GO TIME! He hits the stage with lackluster enthusiasm, makes some opening remarks, a few housekeeping notes for the theater. I’m on after this. We are in place and ready for my intro.
There’s a long silence. “Uuuuuuuurrrm, and now the LOSER. (nope) The LEGEND. (nope) The LOVER. (nope)…velvet tom.” You’re 0 for 3 “Buford”! It was three simple words, placed in lyrical order, alliterated with “L’s” for easy memorization, heard, repeated, engrained and yet you STILL couldn’t be bothered to remember them in said order. You failed at emceeing Buford! F-F-F! Three F’s for easy memorization!
That was 9+ years ago! Las Vegas is a place I visit on occasion now, and I haven’t really thought about Buford, until last Thursday. I was sitting down to some Velvet Tom business, because I have recently relaunched the act! In case you’re wondering, my intro has not changed. Now, I write it down for emcees so they don’t fuck it up, because, they will. I recall that night in Vegas as I’m posting pics and vids from some of my recent shows. I picture Buford’s face. “You had three words to say, in order! How could you fuck that up?” I say to myself!
A few hours later, I head to the “Get A Room Mic at The Hollywood Hotel” to do just a regular joke set! The room is hot! For an open mic, people are killing it. There’s a crowd of tourists, people are laughing and drinking! I see so many familiar faces! Fist bumps and High Fives all around, and THEN, I see….
Noooooooo. Could he be? Here? in LA? I observe his shiny hairless dome, as he robotically sits toward the front of the stage accompanied by a guitar case. He doesn’t laugh at any comics, even though they are crushing it. Yet, he sits there, contrary and stone-faced, proudly displaying his comic-to-comic stoicism. This type of doucheiness is all too familiar and a feeling I’ve not felt in a long time. Long time.

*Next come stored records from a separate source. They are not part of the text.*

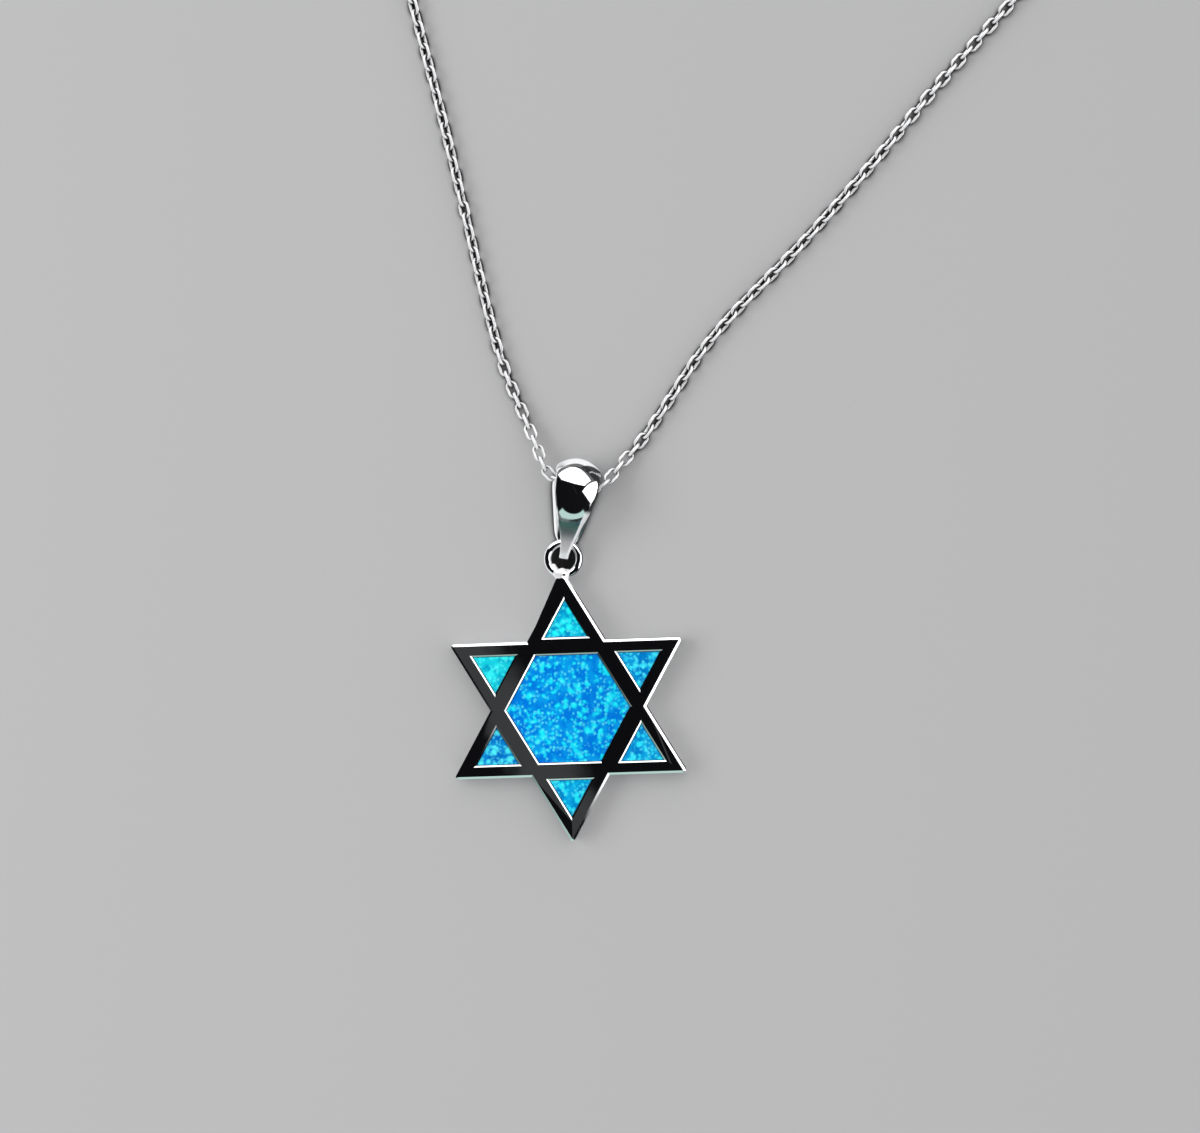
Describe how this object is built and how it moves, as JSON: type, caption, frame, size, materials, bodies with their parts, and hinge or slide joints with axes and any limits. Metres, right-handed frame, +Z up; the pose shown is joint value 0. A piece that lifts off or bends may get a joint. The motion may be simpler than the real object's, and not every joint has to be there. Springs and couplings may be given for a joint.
{
  "type": "star pendant on chain",
  "caption": "Six-pointed star pendant of polished silver with blue opal inlays, on a tapered fold-over bail and a fine cable chain, lying flat.",
  "frame": {"origin": "middle of the star's flat back, on the surface that the necklace lies on", "axes": "+Y from the middle of the star through its top point and hanging ring towards the chain, +X to the wearer's left as seen from the front, +Z up out of the star's face"},
  "size_m": [0.0931, 0.1975, 0.0046],
  "materials": {
    "silver": "polished",
    "opal": "polished"
  },
  "bodies": {
    "root": {"star_frame": "silver", "opal_center": "opal", "opal_1": "opal", "opal_2": "opal", "opal_3": "opal", "opal_4": "opal", "opal_5": "opal", "opal_6": "opal", "bail": "silver", "chain": "silver", "clasp": "silver"}
  },
  "joints": []
}
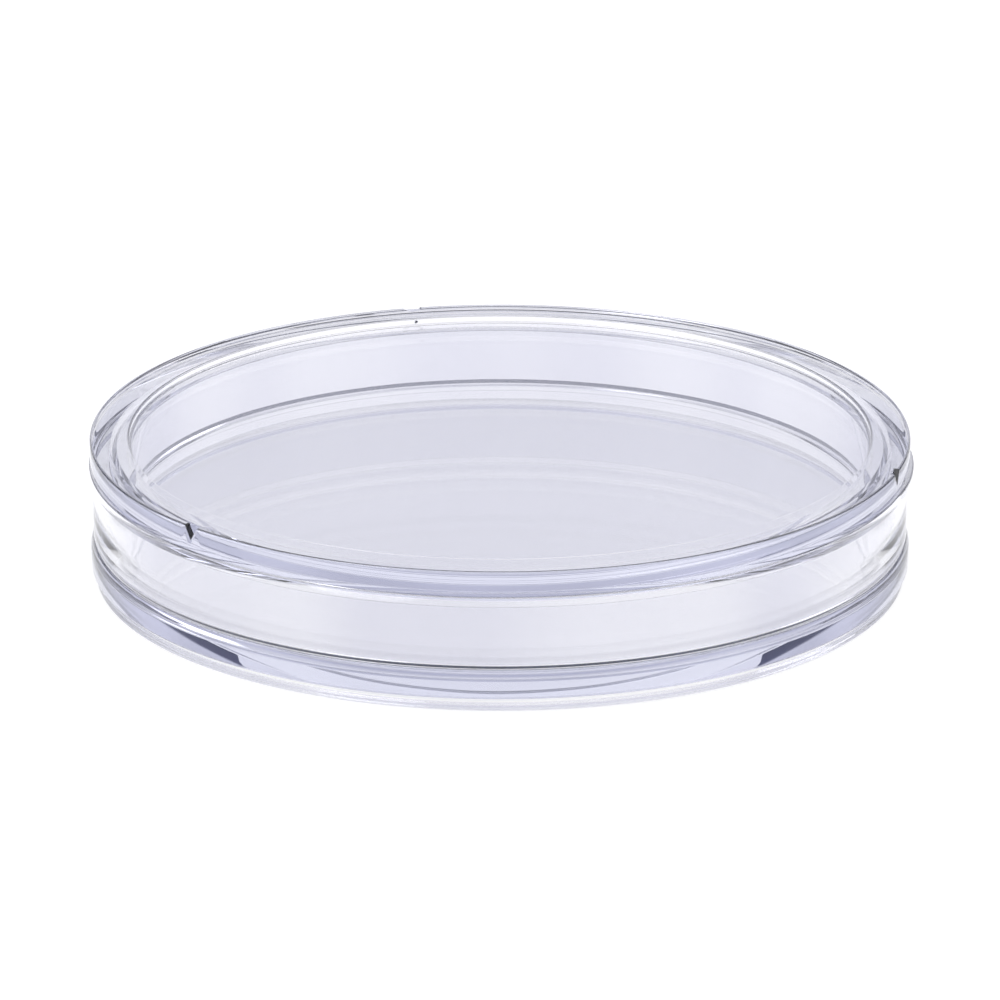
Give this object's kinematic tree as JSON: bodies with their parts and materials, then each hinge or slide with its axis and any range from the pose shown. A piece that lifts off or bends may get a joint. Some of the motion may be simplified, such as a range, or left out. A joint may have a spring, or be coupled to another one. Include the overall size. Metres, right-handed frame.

I hear his name: Buford Mudbutt (fake last name too). He hits the stage with the same lackluster enthusiasm, guitar case in hand. He goes into a “well rehearsed” bit. A live instruction manual bit about open mic comics, basically shitting on open mic comics, thus instantly alienating 1/2 the room. Because we know we suck on a certain level. You don’t need to spell it out. It was a bit for bit’s sake, and…well, it wasn’t that he bombed. He did. But, HOW he bombed! He bombed the moment he exhaled into that mic! He bombed when he wasn’t embracing the spirit of the mic. He bombed when he chose his “very clever” (ah, callback!) and very rehearsed bit over working the room. Instead, he walked the room…and if you’re unfamiliar, that means people who were having a great time, up until that point, decided to call it a night. The power of bad comedy. And he wouldn’t switch gears either. The guitar bit was the finale and he didn’t even play anything. What a tease. What an unfunny tease. I respect whatever a comic wants to do with their time, it’s their 5 minutes. If they feel they really have to get through a bit, I get it. But c’mon!!
Clever took another life, that night.
The real odd take away from all of this, is that I gave Buford 6 seconds of thought on one day, and by that very same evening, I had manifested him in real time, before my eyes, for the first time ever in 9 years. And I don’t believe in any of that stuff. Vegas is 6 hours away. The Hollywood Hotel is a legendary space for comedy open mics. Too many givens for it to be a “cosmic retribution” of sorts. But if it was, I sure loved watching Buford Bomb Beautifully. Three B’s.
“I am sick to death of cleverness. Everybody is clever nowadays. You can’t go anywhere without meeting clever people. The thing has become an absolute public nuisance. I wish to goodness we had a few fools left.”
― Oscar Wilde, The Importance of Being Earnest
“A clever man commits no minor blunders.”